The Apostle John records another instance of God being a gardener when he wrote these words of Jesus in his gospel, "I am the true vine, and my Father is the gardener. He cuts off every branch in me that bears no fruit" (John 15:1). These are sobering words, indeed. But He continues in a more hopeful vein. "If a man remains in Me and I in him, he will bear much fruit; apart from Me you can do nothing" (v.5). And, "You did not choose me, but I chose you and appointed you to go and bear fruit – fruit that will last" (v. 16).

It is never too late to bear fruit for God. Luke 13 records a parable of Jesus about a man who planted a fig tree. Not finding any fruit on it, he told his vineyard keeper to cut it down. But the man asked for one more year to cultivate and fertilize it, and then see if it bore fruit the next year, before cutting it down (Luke 13: 6-9). God is always willing to do what’s necessary to enable us to bear fruit for Him.

And no matter how large or small our fruit may be, God is pleased. In a different comparison, God the businessman gave the same reward to the servant who invested two talents as the one who invested five.
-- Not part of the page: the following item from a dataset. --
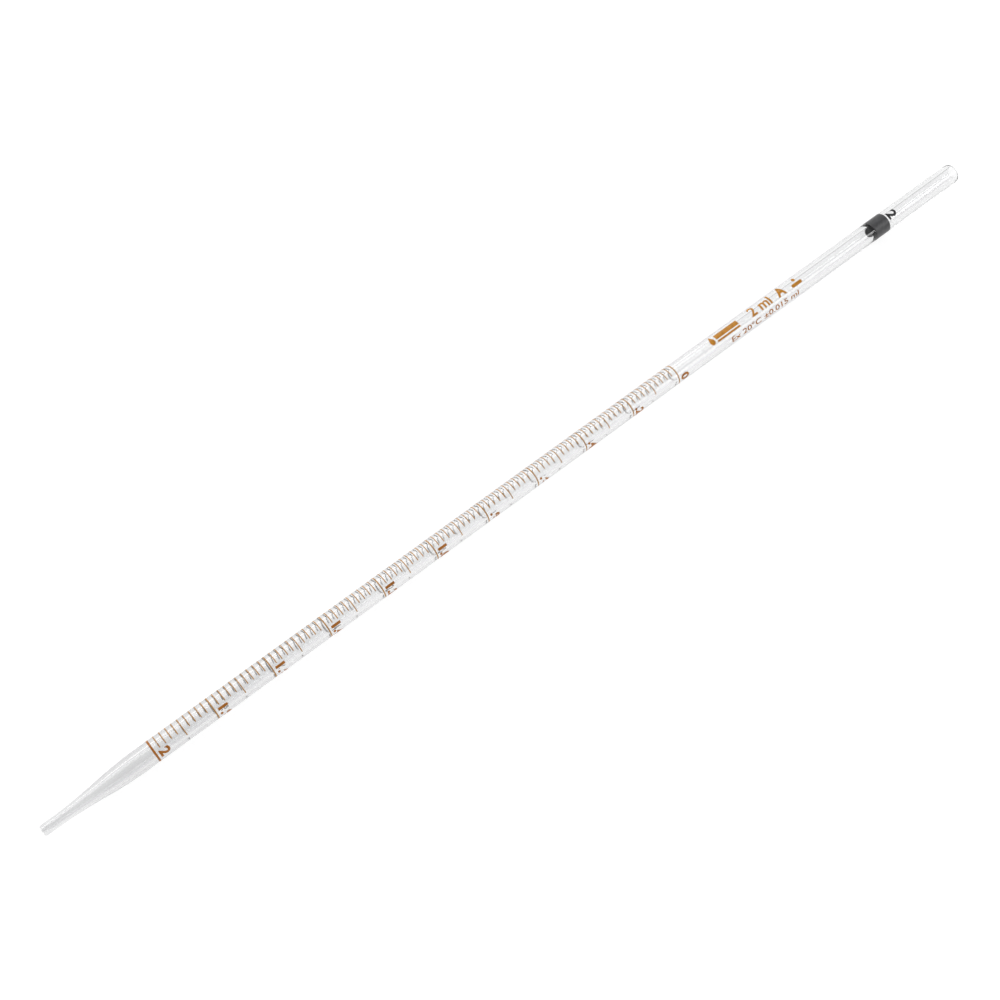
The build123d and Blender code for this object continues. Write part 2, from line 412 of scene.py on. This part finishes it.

Only the one who hid his master’s money and did not gain anything with it was condemned. (See Matt. 25: 14-30.)

And finally, we may wonder exactly what kind of fruit God is looking for. Is it obeying all His commands? Is it doing good deeds? Is it evangelizing and bringing people to Christ? All these may be involved, but I believe the fruit God is looking for is the fruit of the Spirit – "love, joy, peace, patience, kindness, goodness, faithfulness, gentleness, and self-control" (Gal. 5:22). However these things work themselves out in our day-to-day work and relationships is what produces the fruit God is looking for.

And when God sees growth in us, He is excited, prompting Him to do the things in us that will increase our fruitfulness. Just as we do in our garden, He may water, add fertilizer, cultivate, pull weeds, and even prune us to add to the fruit He is able to put into His basket. I can imagine Him happily showing off to the angels the fruit His people produce for His glory. I hope there will be some of mine in His basket.